As humans there are different trends that appeal more or less to each of us at certain points in our lives. As a younger man I experimented with dressing in punk, chapish, goth and other styles of clothing (and these days I’ve added museum professional, Freemason and crossdresser to the list). So while chaos magicians (in terms of their practice) might draw on different paradigms or expressions of spirituality (or other methods of esoteric investigation) there is, never the less, a certain style or flavour to something we designate as ‘chaos’ magic.
Of course humans being humans it’s pretty common to find some people (mostly those who are rather new to occultism in my experience) asserting the primacy of their own preferred style ‘CM is just superficial punkery’ or ‘Wicca is just fluffy faggotry’ or ‘Thelema is only for Crowley fan-boys’ etc etc. Yet more experienced practitioners tend to realise that while there are differences in forms of occultism these are outweighed by their similarities. Even apparently über-radical-traditionalist styles of magic (such as the rites described by groups such as the Order of Nine Angles or various forms of Traditional Witchcraft), when one drills down into the guts of the practice, one finds methods for changing consciousness, magic circles, spooky barbarous words and songs etc etc. As they say in the Orient: Same same but different.
Another way of thinking about the relationship between esoteric styles is that of music. Music comes in different genres.

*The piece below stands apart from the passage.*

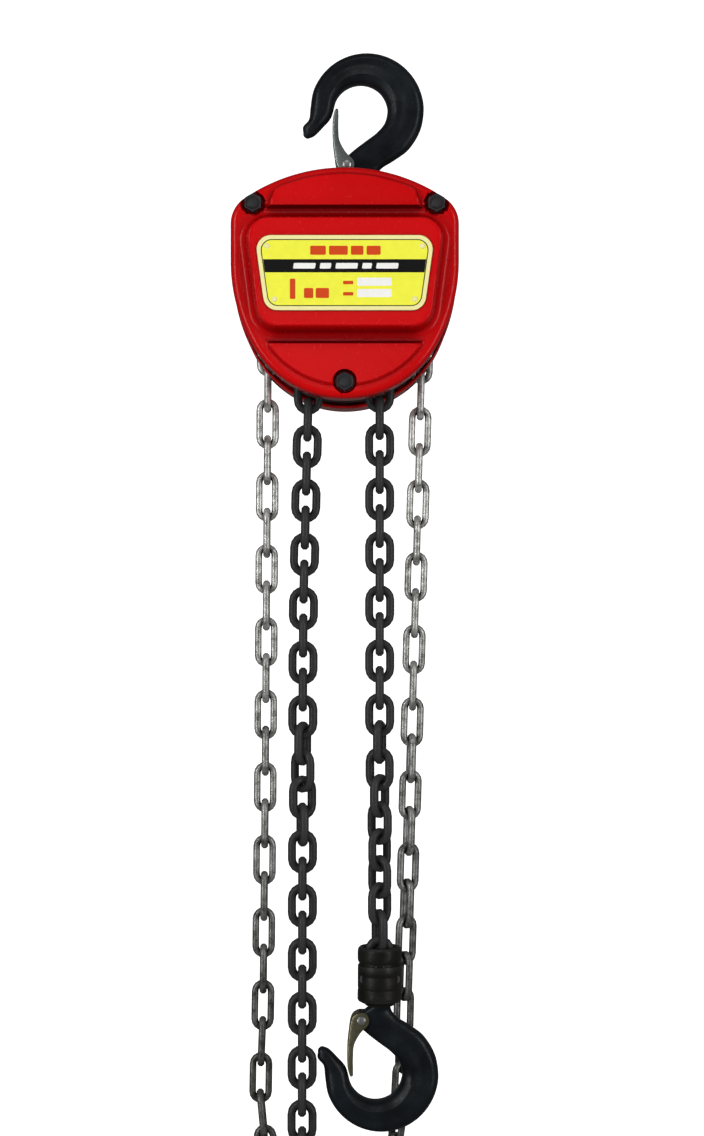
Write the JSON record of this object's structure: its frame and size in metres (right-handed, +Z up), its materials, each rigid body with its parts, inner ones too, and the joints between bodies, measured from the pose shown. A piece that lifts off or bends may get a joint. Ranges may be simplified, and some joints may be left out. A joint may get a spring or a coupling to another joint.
{
  "type": "chain hoist",
  "caption": "Hand-operated chain hoist with safety-latch hooks, geared load sheave, load brake, load chain with swivel bottom hook and hand chain.",
  "frame": {"origin": "seat of the top hook: the inside top of its bowl, on the shank axis", "axes": "+Z up along the top hook's shank, +X to the right seen from the front, front (gear cover and name plate) towards -Y"},
  "size_m": [0.151, 0.1343, 1.0906],
  "materials": {
    "hook_black": "satin",
    "yoke_black": "satin",
    "latch_zinc": "satin",
    "fastener_steel": "satin",
    "nut_black": "satin",
    "plate_black": "satin",
    "cover_red": "gloss",
    "name_plate": "gloss",
    "gear_steel": "satin",
    "wheel_black": "matte",
    "brake_lining": "matte",
    "block_black": "satin",
    "load_chain": "satin",
    "hand_chain": "gloss"
  },
  "bodies": {
    "suspension_hook": {"top_hook": "hook_black", "top_latch_pin": "fastener_steel", "top_hook_nut": "fastener_steel"},
    "top_latch_body": {"top_latch": "latch_zinc"},
    "yoke": {"top_yoke": "yoke_black"},
    "frame": {"front_side_plate": "plate_black", "rear_side_plate": "plate_black", "stay_bolt_left": "fastener_steel", "stay_bolt_right": "fastener_steel", "stay_bolt_bottom": "fastener_steel", "front_nut_left": "nut_black", "front_nut_right": "nut_black", "front_nut_bottom": "nut_black", "rear_nut_left": "nut_black", "rear_nut_right": "nut_black", "rear_nut_bottom": "nut_black", "gear_cover": "cover_red", "wheel_cover": "cover_red", "name_plate": "name_plate", "sheave_bearing_front": "gear_steel", "sheave_bearing_rear": "gear_steel", "chain_stripper": "plate_black", "ratchet_disc": "gear_steel", "pawl_pin_left": "fastener_steel", "pawl_pin_right": "fastener_steel", "load_chain_wrap": "load_chain", "load_chain_live": "load_chain", "load_chain_slack": "load_chain", "hand_chain_wrap": "hand_chain", "hand_chain_left": "hand_chain", "hand_chain_right": "hand_chain", "hand_chain_hank": "hand_chain"},
    "roller_left": {"guide_roller_left": "gear_steel"},
    "roller_right": {"guide_roller_right": "gear_steel"},
    "sheave": {"load_sheave": "gear_steel", "load_gear": "gear_steel", "gear_retaining_ring": "fastener_steel"},
    "drive": {"drive_shaft": "gear_steel", "brake_hub": "gear_steel", "friction_disc_front": "brake_lining", "friction_disc_rear": "brake_lining", "hand_wheel": "wheel_black", "shaft_nut": "fastener_steel"},
    "gear_pair_left": {"disc_gear_left": "gear_steel", "pinion_shaft_left": "gear_steel"},
    "gear_pair_right": {"disc_gear_right": "gear_steel", "pinion_shaft_right": "gear_steel"},
    "pawl_left_body": {"pawl_left": "gear_steel"},
    "pawl_right_body": {"pawl_right": "gear_steel"},
    "load_block": {"block_shell_front": "block_black", "block_shell_rear": "block_black", "chain_pin": "fastener_steel", "block_bolt_left": "fastener_steel", "block_bolt_right": "fastener_steel"},
    "swivel_hook": {"load_hook": "hook_black", "load_latch_pin": "fastener_steel"},
    "load_latch_body": {"load_latch": "latch_zinc"},
    "slack_end": {"load_chain_hank": "load_chain"}
  },
  "joints": [
    {"name": "top_hook_swivel", "type": "hinge", "parent": "suspension_hook", "child": "yoke", "pos_m": [0, 0, -0.076], "axis": [0, 0, 1], "continuous": true},
    {"name": "body_swing", "type": "hinge", "parent": "yoke", "child": "frame", "pos_m": [0, 0, -0.076], "axis": [0, 1, 0], "range_deg": [0, 11]},
    {"name": "top_latch_swing", "type": "hinge", "parent": "suspension_hook", "child": "top_latch_body", "pos_m": [-0.0122, 0, -0.054], "axis": [0, 1, 0], "range_deg": [0, 35], "stiffness_Nm_per_rad": 0.02, "springref_deg": -34.38},
    {"name": "guide_roller_left_spin", "type": "hinge", "parent": "frame", "child": "roller_left", "pos_m": [-0.05374, 0, -0.158], "axis": [0, 1, 0], "continuous": true},
    {"name": "guide_roller_right_spin", "type": "hinge", "parent": "frame", "child": "roller_right", "pos_m": [0.02694, 0, -0.158], "axis": [0, 1, 0], "continuous": true},
    {"name": "hand_wheel_spin", "type": "hinge", "parent": "frame", "child": "drive", "pos_m": [-0.0134, 0, -0.128], "axis": [0, -1, 0], "range_deg": [0, 14580]},
    {"name": "disc_gear_left_spin", "type": "hinge", "parent": "frame", "child": "gear_pair_left", "pos_m": [-0.04777, 0, -0.128], "axis": [0, -1, 0], "range_deg": [-3240, 0]},
    {"name": "disc_gear_right_spin", "type": "hinge", "parent": "frame", "child": "gear_pair_right", "pos_m": [0.02098, 0, -0.128], "axis": [0, -1, 0], "range_deg": [-3240, 0]},
    {"name": "load_sheave_spin", "type": "hinge", "parent": "frame", "child": "sheave", "pos_m": [-0.0134, 0, -0.128], "axis": [0, -1, 0], "range_deg": [0, 720]},
    {"name": "load_lift", "type": "slide", "parent": "frame", "child": "load_block", "axis": [0, 0, 1], "range_m": [0, 0.288], "deforming": ["load_chain_live"]},
    {"name": "slack_run_out", "type": "slide", "parent": "frame", "child": "slack_end", "axis": [0, 0, -1], "range_m": [0, 0.288]},
    {"name": "pawl_left_swing", "type": "hinge", "parent": "frame", "child": "pawl_left_body", "pos_m": [-0.04891, 0, -0.1485], "axis": [0, 1, 0], "range_deg": [0, 20], "stiffness_Nm_per_rad": 0.01, "springref_deg": -28.65},
    {"name": "pawl_right_swing", "type": "hinge", "parent": "frame", "child": "pawl_right_body", "pos_m": [0.02211, 0, -0.1075], "axis": [0, 1, 0], "range_deg": [0, 20], "stiffness_Nm_per_rad": 0.01, "springref_deg": -28.65},
    {"name": "load_hook_swivel", "type": "hinge", "parent": "load_block", "child": "swivel_hook", "pos_m": [0.00974, 0, -0.613], "axis": [0, 0, 1], "continuous": true},
    {"name": "load_latch_swing", "type": "hinge", "parent": "swivel_hook", "child": "load_latch_body", "pos_m": [-0.00246, 0, -0.622], "axis": [0, -1, 0], "range_deg": [0, 35], "stiffness_Nm_per_rad": 0.02, "springref_deg": -34.38}
  ],
  "couplings": [
    {"joint": "disc_gear_left_spin", "follows": "hand_wheel_spin", "ratio": -0.22222},
    {"joint": "disc_gear_right_spin", "follows": "hand_wheel_spin", "ratio": -0.22222},
    {"joint": "load_sheave_spin", "follows": "hand_wheel_spin", "ratio": 0.049383},
    {"joint": "load_lift", "follows": "hand_wheel_spin", "m_per_rad": 0.0011318},
    {"joint": "slack_run_out", "follows": "hand_wheel_spin", "m_per_rad": 0.0011318}
  ]
}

It typically consists of sounds (and the absence of sounds) placed into relationships and while it may be challenging to specify exactly what music is we can all recognise the various forms in which it appears (ie what it does).
All those are just labels we know that music is music
As a former graphic designer one of my favourite ways to consider the relationship of different magicultures is as styles of lettering. A chosen font tells us something about the aspirations and sense of self of any given tradition. It also tells us how that tradition (especially in these days of self-publishing) would like to present iteself to the world. Thus the word ‘chaos’ in the example below is a bit alien/futurist/goth – this is a youthful font, wild and certainly ‘dark’. Then we have ‘Druid’; folkish and friendly. ‘Shaman’ is strong, ‘ethnic’, perhaps carved, delighing in the simplicity of only upper case. ‘Thelema’ is classic, authoritative; perfect for a religion with a sacred book and reams of texts catalogued into classes A, B, C etc. ‘Witch’ suggests a wildness (the letters don’t sit evenly on the line), perhaps a slightly retro feel with those serifs, and a human-scale sense that this writing may have been produced by hand.
Many faced magic
Taking this method of analysis a little deeper we can focus our attention on just one sector of occulture and see how fonts reflect the various flavours which that style contains.
The first font (and yes it is actually called ‘Wiccan’) again suggests something very much at the human-scale, hand Crafted and simple (and the moon like ‘C’s may subtly allude to the the nocturnal aspect of witchcraft). The next reversed out text is more authoritative but maintains an olde worlde feel (the ‘W’ and ligature of the ‘f’ and ‘t’ put one in mind of early modern type). The more elaborate grey text on black goes for that spooky vibe. Based on an imagined late medieval Gothic illuminated lettering, this text has an additional sprinkling of fairy-dust scroll work. The lines ‘The quick brown fox’ is the kind of font one finds in the seminal book Witches by Erica Jong (illustrated by Joseph A. Smith) and similar texts. Again human-scale, romantic and with a suggestion of days of yore. Meanwhile the red lettering reprises the above observations, providing a font that is old skool, hand-written and gothy. By taking examples of fonts like this we can discern the things that appeal to people who like witchcraft.
Take a browse round the library, the bookshop or on-line and one can easily see how the fonts we choose reflect our identity and the spells we hope to cast (through writing) on the world.
So when people ask me ‘what is chaos magic?’, especially if they know something about occulture, the letter style analogy is one I often use. What we are all doing, in our different ways is ‘magic’, the wrapper we choose for our practice, like the selection of typefaces, is about the style we find most evocative and inspirational (at any given time) as we make our journey into the Mystery.